To delete a non-leaf node with only one subtree child, replace the node to be deleted with the root of the subtree. If a node is a leaf node (has no children) it can be removed in a single step (figure 7). Otherwise, if a node \(x\) to be deleted has two children (figure 8):

Identify the leftmost node \(y\) in the right subtree of \(x\).
Replace the value of \(x\) with the value of \(y\).
Remove the node \(y\) by replacing \(y\) with its right child, if it exists.

Verifying Binary Search Trees

There are many approaches to verify a tree is a binary search tree. The most simple (but computationally complex) is to traverse the left subtree and ensure all values are lower than the current node and then traverse the right subtree, ensuring all values are larger than the value of the root and then recursively check this is true of every subtree. The same procedure can be achieved in one traversal by setting lower and upper limits \(l\) and \(u\) to some special extreme value and then, taking the root of the tree:

If the current node is empty, return true.
If the current node is not empty and is not in \((l, u)\) return false.
Else:
1. Setting the current node's value as \(u\) and using the existing value of \(l\), check the left subtree is a binary search tree. If this is not true, return false.
2. Setting the current node's value as \(l\) and using the existing value of \(u\), check the right subtree is a binary search tree. If this is not true, return false.
3. Return true.

Complexity

The balance at any node is the difference in height between left and right subtrees. Insert and search operations on a search tree are faster if the tree is balanced.
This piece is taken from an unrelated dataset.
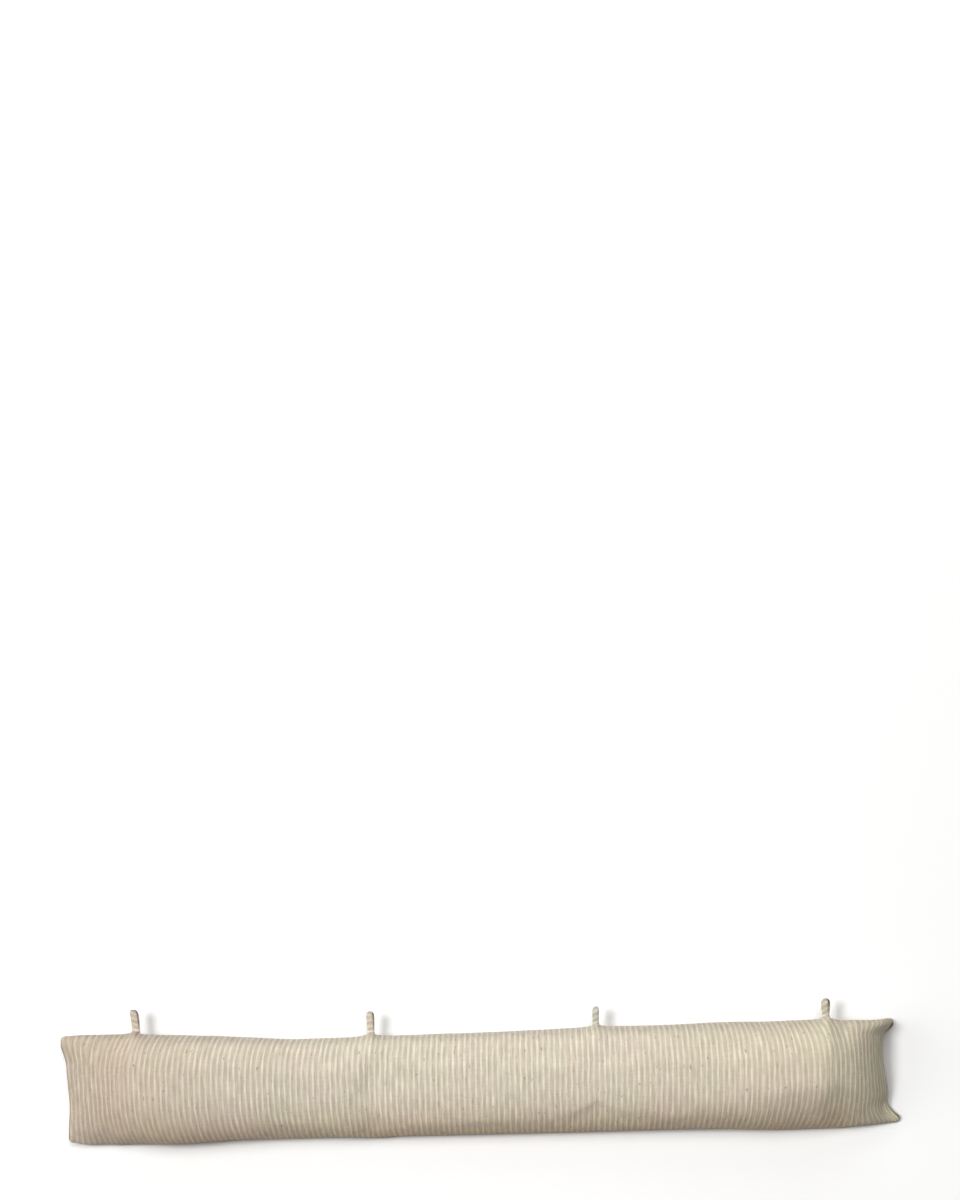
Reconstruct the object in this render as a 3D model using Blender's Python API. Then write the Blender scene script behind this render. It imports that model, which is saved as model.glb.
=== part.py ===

Ideally, the median key is inserted first so that roughly half the keys are inserted to the left and half to the right, assuming the order of insertion is random. In the worst case, keys are inserted roughly in order, making the tree resemble a unary linked list. These two cases are compared in figure 9. Search, insert and delete on a binary search tree with \(n\) nodes are \(O(\log n)\) in the average case and \(O(n)\) in the worst case.